Start of GIVEN DATA
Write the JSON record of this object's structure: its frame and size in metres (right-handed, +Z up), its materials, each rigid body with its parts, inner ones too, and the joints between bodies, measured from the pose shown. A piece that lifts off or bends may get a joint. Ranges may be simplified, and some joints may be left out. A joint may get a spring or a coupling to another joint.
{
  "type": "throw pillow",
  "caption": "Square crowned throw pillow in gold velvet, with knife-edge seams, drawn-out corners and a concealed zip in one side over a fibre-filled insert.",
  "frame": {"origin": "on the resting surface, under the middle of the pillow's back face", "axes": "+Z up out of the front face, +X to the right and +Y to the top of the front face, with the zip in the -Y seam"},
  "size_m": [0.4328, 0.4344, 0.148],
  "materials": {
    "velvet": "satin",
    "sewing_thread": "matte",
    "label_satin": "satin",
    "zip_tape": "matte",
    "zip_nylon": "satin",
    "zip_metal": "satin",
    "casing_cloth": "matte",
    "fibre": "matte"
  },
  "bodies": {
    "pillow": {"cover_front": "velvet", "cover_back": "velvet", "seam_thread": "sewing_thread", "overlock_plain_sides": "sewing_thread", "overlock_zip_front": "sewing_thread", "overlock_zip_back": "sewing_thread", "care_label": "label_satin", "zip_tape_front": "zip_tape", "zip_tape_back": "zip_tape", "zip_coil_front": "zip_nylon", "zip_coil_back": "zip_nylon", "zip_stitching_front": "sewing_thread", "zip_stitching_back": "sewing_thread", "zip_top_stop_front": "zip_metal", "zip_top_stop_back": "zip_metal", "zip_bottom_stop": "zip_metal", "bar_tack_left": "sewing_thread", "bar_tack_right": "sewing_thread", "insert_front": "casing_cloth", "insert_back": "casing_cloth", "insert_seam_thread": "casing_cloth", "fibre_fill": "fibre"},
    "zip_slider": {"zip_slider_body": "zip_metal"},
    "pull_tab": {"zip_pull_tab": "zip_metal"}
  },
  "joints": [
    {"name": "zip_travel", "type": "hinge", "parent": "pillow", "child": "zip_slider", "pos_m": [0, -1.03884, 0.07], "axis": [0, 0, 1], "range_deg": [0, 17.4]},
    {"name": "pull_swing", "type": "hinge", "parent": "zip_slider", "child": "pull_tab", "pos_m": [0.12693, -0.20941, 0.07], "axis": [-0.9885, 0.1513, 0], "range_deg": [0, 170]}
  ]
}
End of GIVEN DATA
Start of GIVEN DATA
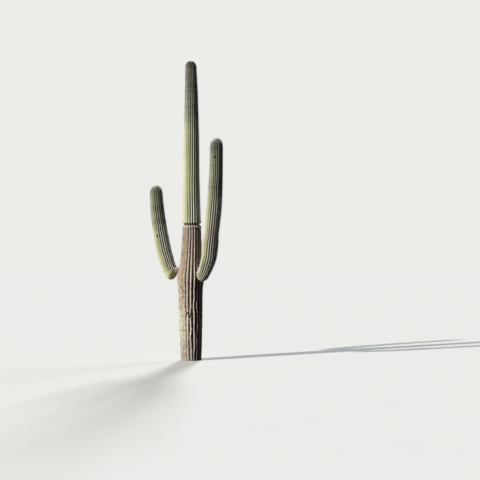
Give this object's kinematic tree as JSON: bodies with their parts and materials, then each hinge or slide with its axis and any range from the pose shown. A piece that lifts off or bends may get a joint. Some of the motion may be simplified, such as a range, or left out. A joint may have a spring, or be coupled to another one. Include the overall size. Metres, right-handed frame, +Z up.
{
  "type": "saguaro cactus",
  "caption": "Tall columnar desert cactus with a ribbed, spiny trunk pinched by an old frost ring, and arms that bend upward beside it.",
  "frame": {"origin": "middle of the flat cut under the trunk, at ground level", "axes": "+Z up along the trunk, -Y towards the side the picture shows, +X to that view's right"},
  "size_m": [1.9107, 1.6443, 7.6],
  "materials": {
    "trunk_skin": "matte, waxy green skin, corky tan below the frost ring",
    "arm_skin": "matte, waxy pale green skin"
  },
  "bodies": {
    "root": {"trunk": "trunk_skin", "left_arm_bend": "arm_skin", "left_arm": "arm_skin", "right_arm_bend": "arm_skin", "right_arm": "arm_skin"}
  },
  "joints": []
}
End of GIVEN DATA
Start of GIVEN DATA
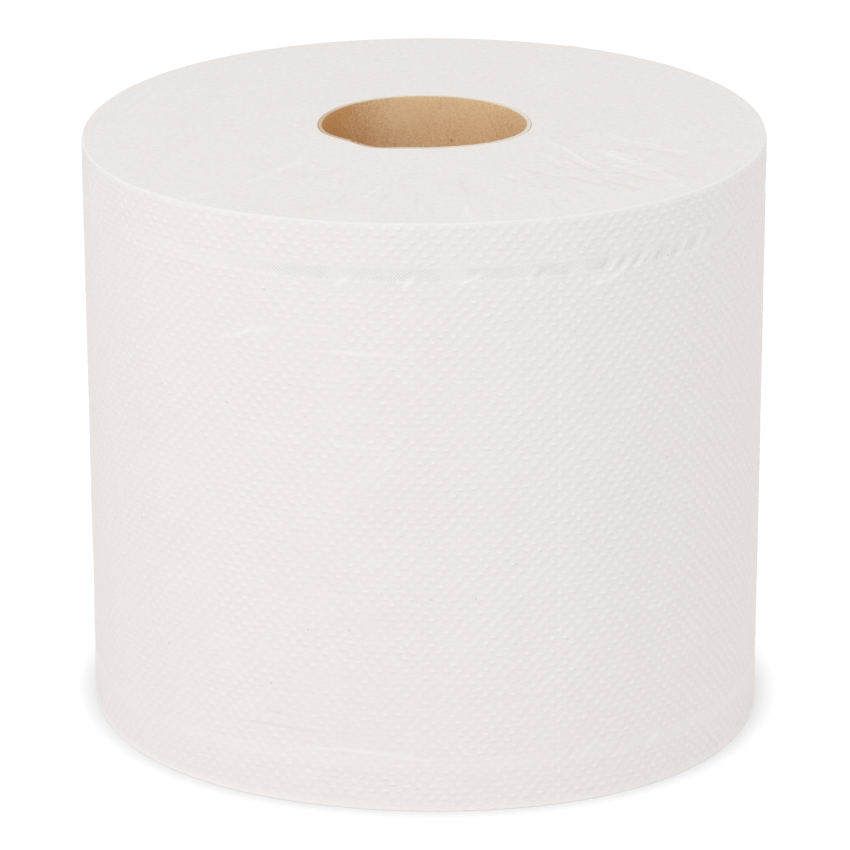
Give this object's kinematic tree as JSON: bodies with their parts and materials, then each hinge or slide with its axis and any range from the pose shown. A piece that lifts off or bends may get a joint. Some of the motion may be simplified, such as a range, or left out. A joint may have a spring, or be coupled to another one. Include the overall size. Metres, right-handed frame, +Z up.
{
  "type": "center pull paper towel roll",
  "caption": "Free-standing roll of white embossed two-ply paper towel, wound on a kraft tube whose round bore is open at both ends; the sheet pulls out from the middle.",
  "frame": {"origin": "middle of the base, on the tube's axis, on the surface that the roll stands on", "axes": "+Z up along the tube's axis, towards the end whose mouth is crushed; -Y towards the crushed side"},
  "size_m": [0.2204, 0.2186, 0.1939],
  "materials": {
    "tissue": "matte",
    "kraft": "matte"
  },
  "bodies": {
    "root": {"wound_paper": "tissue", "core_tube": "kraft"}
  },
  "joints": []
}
End of GIVEN DATA
* [PROBLEM DESCRIPTION] Check every line for "joints" and show the ones that have it.

* [COMPLETE OUTPUT]
Write the JSON record of this object's structure: its frame and size in metres (right-handed, +Z up), its materials, each rigid body with its parts, inner ones too, and the joints between bodies, measured from the pose shown. A piece that lifts off or bends may get a joint. Ranges may be simplified, and some joints may be left out. A joint may get a spring or a coupling to another joint.
  "joints": [
  "joints": []
  "joints": []